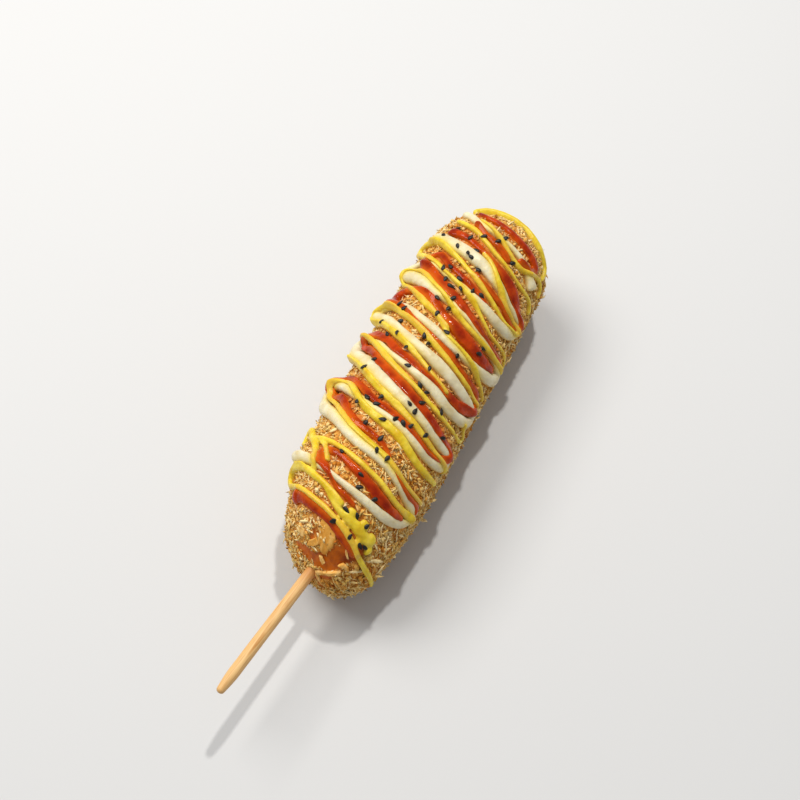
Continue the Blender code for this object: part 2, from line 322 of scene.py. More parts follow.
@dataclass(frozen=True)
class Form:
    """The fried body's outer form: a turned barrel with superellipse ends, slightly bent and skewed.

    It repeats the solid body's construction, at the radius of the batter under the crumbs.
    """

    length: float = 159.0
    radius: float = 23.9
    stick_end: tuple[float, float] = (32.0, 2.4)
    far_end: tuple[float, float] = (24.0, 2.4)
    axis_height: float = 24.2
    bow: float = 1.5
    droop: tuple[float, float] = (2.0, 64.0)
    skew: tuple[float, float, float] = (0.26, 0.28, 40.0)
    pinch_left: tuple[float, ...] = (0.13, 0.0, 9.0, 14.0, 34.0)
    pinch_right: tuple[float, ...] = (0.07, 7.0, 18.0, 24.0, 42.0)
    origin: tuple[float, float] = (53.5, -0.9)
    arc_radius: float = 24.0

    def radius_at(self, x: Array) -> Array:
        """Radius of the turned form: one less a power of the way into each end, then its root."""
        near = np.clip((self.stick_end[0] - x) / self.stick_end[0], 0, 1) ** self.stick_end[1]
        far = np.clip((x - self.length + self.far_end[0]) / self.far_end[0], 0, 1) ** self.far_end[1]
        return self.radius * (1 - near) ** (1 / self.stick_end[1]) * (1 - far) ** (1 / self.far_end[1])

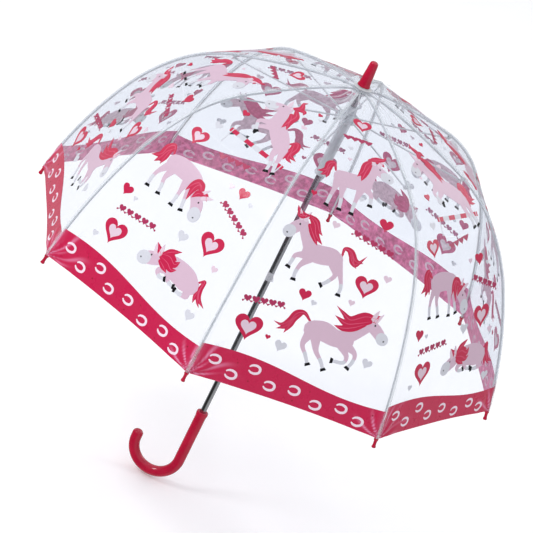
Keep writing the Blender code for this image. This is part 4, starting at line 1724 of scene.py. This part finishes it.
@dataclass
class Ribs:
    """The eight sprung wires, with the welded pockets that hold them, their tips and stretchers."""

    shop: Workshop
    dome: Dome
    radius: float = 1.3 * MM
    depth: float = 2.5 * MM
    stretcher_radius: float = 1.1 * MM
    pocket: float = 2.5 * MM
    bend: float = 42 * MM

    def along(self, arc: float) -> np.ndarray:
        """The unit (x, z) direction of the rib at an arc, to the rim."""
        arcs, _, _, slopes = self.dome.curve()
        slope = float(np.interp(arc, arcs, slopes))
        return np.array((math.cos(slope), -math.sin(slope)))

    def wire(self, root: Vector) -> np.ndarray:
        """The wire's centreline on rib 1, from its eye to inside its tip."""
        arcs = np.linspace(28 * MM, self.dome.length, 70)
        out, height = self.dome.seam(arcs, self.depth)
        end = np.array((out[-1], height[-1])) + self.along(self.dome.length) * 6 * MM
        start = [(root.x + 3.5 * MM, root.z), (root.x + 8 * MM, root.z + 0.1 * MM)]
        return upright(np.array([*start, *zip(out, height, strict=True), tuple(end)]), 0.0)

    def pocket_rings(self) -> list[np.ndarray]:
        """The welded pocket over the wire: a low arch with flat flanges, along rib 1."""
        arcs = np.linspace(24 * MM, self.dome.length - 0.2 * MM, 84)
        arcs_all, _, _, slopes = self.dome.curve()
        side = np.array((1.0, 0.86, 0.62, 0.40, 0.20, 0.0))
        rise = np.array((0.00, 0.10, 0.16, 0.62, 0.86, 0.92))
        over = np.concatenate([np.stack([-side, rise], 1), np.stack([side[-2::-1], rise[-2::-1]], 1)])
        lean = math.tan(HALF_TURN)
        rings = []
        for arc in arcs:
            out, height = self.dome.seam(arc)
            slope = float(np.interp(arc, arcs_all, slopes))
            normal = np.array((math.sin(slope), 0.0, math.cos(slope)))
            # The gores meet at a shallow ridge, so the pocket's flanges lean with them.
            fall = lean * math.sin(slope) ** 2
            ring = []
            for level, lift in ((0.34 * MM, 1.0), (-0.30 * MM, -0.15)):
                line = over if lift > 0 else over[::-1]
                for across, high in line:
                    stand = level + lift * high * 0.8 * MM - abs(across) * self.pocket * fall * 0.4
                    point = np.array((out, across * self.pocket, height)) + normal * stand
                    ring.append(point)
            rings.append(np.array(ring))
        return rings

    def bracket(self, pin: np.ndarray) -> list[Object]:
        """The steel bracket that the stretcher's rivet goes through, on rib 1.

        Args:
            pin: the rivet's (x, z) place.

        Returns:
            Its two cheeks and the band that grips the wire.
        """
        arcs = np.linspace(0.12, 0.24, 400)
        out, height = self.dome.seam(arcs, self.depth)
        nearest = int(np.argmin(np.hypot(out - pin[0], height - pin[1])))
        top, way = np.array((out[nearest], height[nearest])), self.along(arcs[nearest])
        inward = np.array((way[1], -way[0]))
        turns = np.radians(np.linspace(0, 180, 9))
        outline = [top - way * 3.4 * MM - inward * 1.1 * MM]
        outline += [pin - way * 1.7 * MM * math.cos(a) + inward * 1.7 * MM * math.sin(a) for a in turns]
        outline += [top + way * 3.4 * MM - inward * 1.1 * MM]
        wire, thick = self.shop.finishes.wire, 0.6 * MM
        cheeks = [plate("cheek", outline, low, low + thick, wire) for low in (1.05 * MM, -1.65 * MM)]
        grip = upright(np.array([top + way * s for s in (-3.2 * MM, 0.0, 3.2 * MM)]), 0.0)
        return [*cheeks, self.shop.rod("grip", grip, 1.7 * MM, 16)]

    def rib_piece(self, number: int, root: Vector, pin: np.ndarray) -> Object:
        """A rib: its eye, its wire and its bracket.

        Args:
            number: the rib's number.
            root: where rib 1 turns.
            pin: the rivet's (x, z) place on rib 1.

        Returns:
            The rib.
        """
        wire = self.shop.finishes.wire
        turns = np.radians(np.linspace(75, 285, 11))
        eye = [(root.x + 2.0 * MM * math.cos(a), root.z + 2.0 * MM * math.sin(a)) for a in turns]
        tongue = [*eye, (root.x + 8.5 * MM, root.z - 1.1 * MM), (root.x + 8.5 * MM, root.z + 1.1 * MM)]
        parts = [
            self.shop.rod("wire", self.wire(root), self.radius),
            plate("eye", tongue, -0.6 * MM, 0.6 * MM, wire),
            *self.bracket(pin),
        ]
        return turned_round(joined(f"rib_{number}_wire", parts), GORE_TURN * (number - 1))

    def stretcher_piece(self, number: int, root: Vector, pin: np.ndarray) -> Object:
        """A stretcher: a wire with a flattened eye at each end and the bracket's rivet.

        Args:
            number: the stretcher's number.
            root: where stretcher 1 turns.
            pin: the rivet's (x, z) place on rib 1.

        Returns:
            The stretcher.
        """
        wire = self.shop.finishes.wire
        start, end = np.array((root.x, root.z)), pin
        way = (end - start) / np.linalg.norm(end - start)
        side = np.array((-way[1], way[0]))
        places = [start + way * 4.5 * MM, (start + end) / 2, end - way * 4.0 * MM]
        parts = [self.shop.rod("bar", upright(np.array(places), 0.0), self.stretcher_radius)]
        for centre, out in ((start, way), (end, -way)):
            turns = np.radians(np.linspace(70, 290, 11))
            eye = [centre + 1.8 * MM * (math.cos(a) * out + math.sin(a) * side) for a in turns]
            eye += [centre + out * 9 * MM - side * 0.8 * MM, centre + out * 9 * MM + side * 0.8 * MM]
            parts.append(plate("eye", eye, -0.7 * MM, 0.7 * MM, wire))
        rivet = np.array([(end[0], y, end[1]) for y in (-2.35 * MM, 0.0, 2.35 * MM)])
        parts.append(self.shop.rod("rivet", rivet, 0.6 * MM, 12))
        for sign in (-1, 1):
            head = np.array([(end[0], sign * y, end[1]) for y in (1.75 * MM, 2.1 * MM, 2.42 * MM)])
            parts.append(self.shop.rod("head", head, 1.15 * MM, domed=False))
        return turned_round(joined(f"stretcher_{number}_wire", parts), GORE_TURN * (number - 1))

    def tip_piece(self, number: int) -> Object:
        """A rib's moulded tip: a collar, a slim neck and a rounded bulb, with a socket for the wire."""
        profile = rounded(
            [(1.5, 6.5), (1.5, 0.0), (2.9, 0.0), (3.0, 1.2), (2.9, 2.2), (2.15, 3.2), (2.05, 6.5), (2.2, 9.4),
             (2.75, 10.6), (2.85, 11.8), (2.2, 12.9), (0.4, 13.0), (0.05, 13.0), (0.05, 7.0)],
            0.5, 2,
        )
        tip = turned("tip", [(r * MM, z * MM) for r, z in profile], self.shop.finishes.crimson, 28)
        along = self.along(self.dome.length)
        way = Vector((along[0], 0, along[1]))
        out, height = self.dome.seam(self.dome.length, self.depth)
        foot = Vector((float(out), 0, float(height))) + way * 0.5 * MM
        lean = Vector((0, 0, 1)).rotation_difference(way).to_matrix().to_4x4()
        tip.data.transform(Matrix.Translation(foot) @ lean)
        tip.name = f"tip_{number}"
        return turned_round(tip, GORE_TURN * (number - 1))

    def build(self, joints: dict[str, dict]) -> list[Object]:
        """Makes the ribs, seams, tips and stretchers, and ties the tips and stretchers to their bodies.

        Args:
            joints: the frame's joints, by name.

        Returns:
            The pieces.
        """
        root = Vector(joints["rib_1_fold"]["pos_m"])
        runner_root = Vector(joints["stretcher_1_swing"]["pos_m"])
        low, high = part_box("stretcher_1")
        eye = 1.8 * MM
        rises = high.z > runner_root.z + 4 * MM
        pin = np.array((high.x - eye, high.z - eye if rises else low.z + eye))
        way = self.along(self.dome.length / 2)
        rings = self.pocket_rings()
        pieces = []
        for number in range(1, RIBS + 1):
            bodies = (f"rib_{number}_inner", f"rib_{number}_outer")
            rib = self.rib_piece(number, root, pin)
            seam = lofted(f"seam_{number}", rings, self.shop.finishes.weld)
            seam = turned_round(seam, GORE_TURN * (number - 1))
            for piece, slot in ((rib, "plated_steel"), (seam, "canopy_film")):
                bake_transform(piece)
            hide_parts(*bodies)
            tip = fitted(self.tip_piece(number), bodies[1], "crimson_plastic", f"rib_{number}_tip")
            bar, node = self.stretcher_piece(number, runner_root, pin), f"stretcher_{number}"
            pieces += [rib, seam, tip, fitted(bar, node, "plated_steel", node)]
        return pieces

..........

• **Instructions to follow**
Look above for the line containing "bake_transform(piece)"; copy from it through the last line, exactly, and nothing more.

• **Response to the task**
                bake_transform(piece)
            hide_parts(*bodies)
            tip = fitted(self.tip_piece(number), bodies[1], "crimson_plastic", f"rib_{number}_tip")
            bar, node = self.stretcher_piece(number, runner_root, pin), f"stretcher_{number}"
            pieces += [rib, seam, tip, fitted(bar, node, "plated_steel", node)]
        return pieces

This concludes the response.